Mercoledì 24 aprile 2013
August Sander nacque nel 1876, a Herdorf, piccolo centro minerario del Palatinato Renano, quarto figlio di nove fratelli. Da ragazzo lavorò nella miniera, dove il padre faceva il carpentiere ed entrò in contatto con molti lavoratori, provenienti anche da altri paesi.
Subito dopo il servizio militare intraprese il “mestiere” di fotografo e passò di città in città fino a fermarsi a Colonia. Qui ebbe i suoi primi successi e qui, dopo la guerra, entrò in contatto con i “progressisti di Colonia”, un gruppo di artisti che cercava di andare al di là dell’esangue lezione dell’espressionismo e di conciliare costruttivismo e obiettività, geometria e oggetto, verso quel modello estetico che avrebbe preso il nome di “Nuova obiettività”. La rivista del gruppo, A bis Z, gli aprì le pagine e contribuì decisamente a far conoscere ad un pubblico sempre più ampio i suoi lavori.
La sensibilità per il mondo popolare e l’impostazione estetica sempre più convinta lo indussero a mettere in piedi un progetto ambizioso, quello di fotografare le tipologie umane – non la singola persona – del suo tempo, di fornire un catalogo a metà strada tra ricerca artistica e l’indagine sociologica. Ne venne fuori un mondo di individui connotati socialmente, per professioni. Uno spaccato del suo tempo che si concretizzò nel 1929 nella grande mostra Volti di un’epoca, embrione del suo grande progetto Uomini del XX secolo.

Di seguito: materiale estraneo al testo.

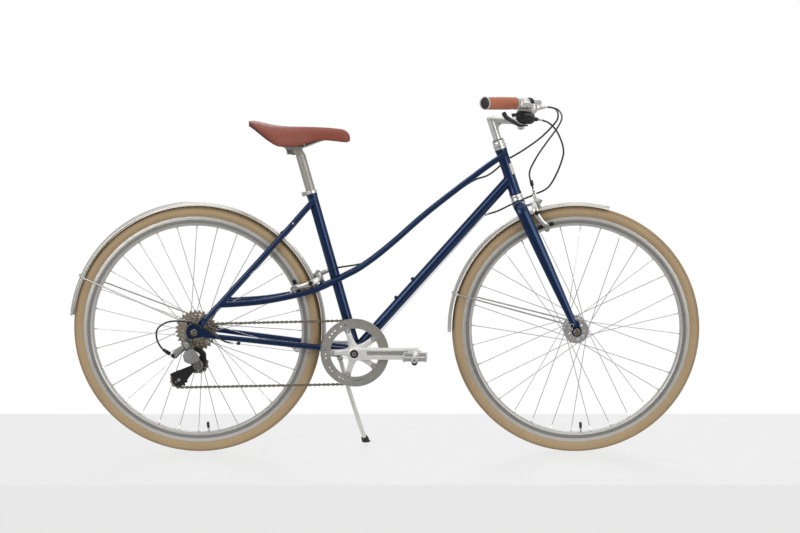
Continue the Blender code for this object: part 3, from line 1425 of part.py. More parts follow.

Con queste immagini Sander aveva celebrato il suo distacco definitivo da quella tradizione della “fotografia d’arte” che aveva ereditato dalla pittura codici formali e, assieme a questi, un mal celato complesso di inferiorità nei confronti della “sorella maggiore”.
La prima edizione dei Volti di un’epoca ebbe una prefazione scritta da Alfred Döblin, che celebrò in Sander il rappresentante di quella categoria di fotografi “coscientemente realisti” – in Germania non ne vedeva altri – che “ritengono operanti e reali i grandi universali; la loro opera non consiste nella produzione di ritratti somiglianti, in cui si possa riconoscere con facilità e certezza un individuo determinato, ma di ritratti in cui si debba riconoscere qualcosa d’altro. […] Tali immagini suggeriscono intere storie, costituiscono un materiale infinitamente più stimolante, più ricco, di ciò che può offrire la cronaca. Chi guarderà queste immagini nette, potenti, ne sarà illuminato, più che da conferenze o teorie, e imparerà molto, su di sé e sugli altri”.
Dopo la guerra, trentamila negativi che si trovavano nella cantina del suo appartamento a Colonia vennero distrutti dalle fiamme, ma il nucleo più importante si salvò. Sander continuò a fotografare, sempre fedele a se stesso; ormai il suo nome aveva fatto il giro del mondo e nel 1955 fu organizzata la grande mostra The Family of Man.
Due anni prima della morte, nel 1962, a Città del Messico, si aprì una grande mostra: il titolo – Specchio dei tedeschi – ancora una volta significava il suo mondo.